Image: Wikimedia Commons
Red imported fire ants have earned a bad reputation across the southwest. But according to a new study, the invasive species has made at least one major improvement: The ants may reduce the risk of vector-borne diseases.
Texas A&M scientists, working with a colleague from the U.S. Fish and Wildlife Service’s Attwater Prairie Chicken National Wildlife Refuge, published their work recently in the scientific journal Royal Society Biology Letters.
Their work suggests that predatory arthropods like fire ants may affect the transmission of certain diseases to humans and animals by changing the behavior of both the vector, such as a tick, and a host, such as a rodent.
Co-author Jessica Light, an associate professor and Texas A&M AgriLife Research scientist in the Department of Wildlife and Fisheries Sciences, said the research is the first to shed some positive light on the invasive ant.
“Red imported fire ants are known to predate lots of arthropods, including ticks,” Light said. “They’ve also been shown to change the behavior of small mammals that want to avoid their stings. These small mammals often serve as reservoirs or carriers of tick-borne pathogens that can cause human and animal disease. We wondered if this invasive ant could change the ecosystem in a way to reduce tick-borne disease risk.”
The team specifically looked at the effect of red imported fire ants on small mammals, of which many species are carriers of pathogens or microorganisms such as bacteria and viruses capable of causing disease in humans and animals, she said. They also looked at the ticks that the animals harbor, which are known vectors of these pathogens. And finally, they looked at the pathogens themselves.
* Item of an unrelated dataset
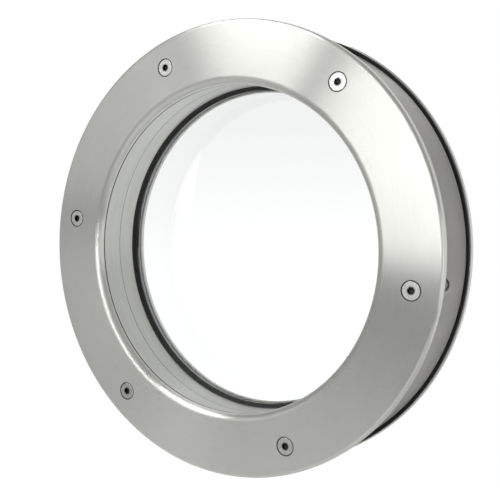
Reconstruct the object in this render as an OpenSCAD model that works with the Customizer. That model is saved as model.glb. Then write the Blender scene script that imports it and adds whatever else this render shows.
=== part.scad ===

“On plots where we experimentally reduced the ant populations, rodents were nearly twice as abundant as they were on sites with the ants, the control plots,” she said. “The rodents were also three times more likely to harbor ticks on plots with reduced fire ants and one species, the fulvous harvest mouse, had a 27-fold increased tick load.
“While testing these ticks for multiple pathogens, we documented one human pathogen, Rickttsia parkeri, which causes a mild form of spotted fever,” she said. “Given that we detected one human pathogen in this ecosystem, the reduced number of ticks and small mammals in areas where ants are in high abundance could scale up to alter disease risk.”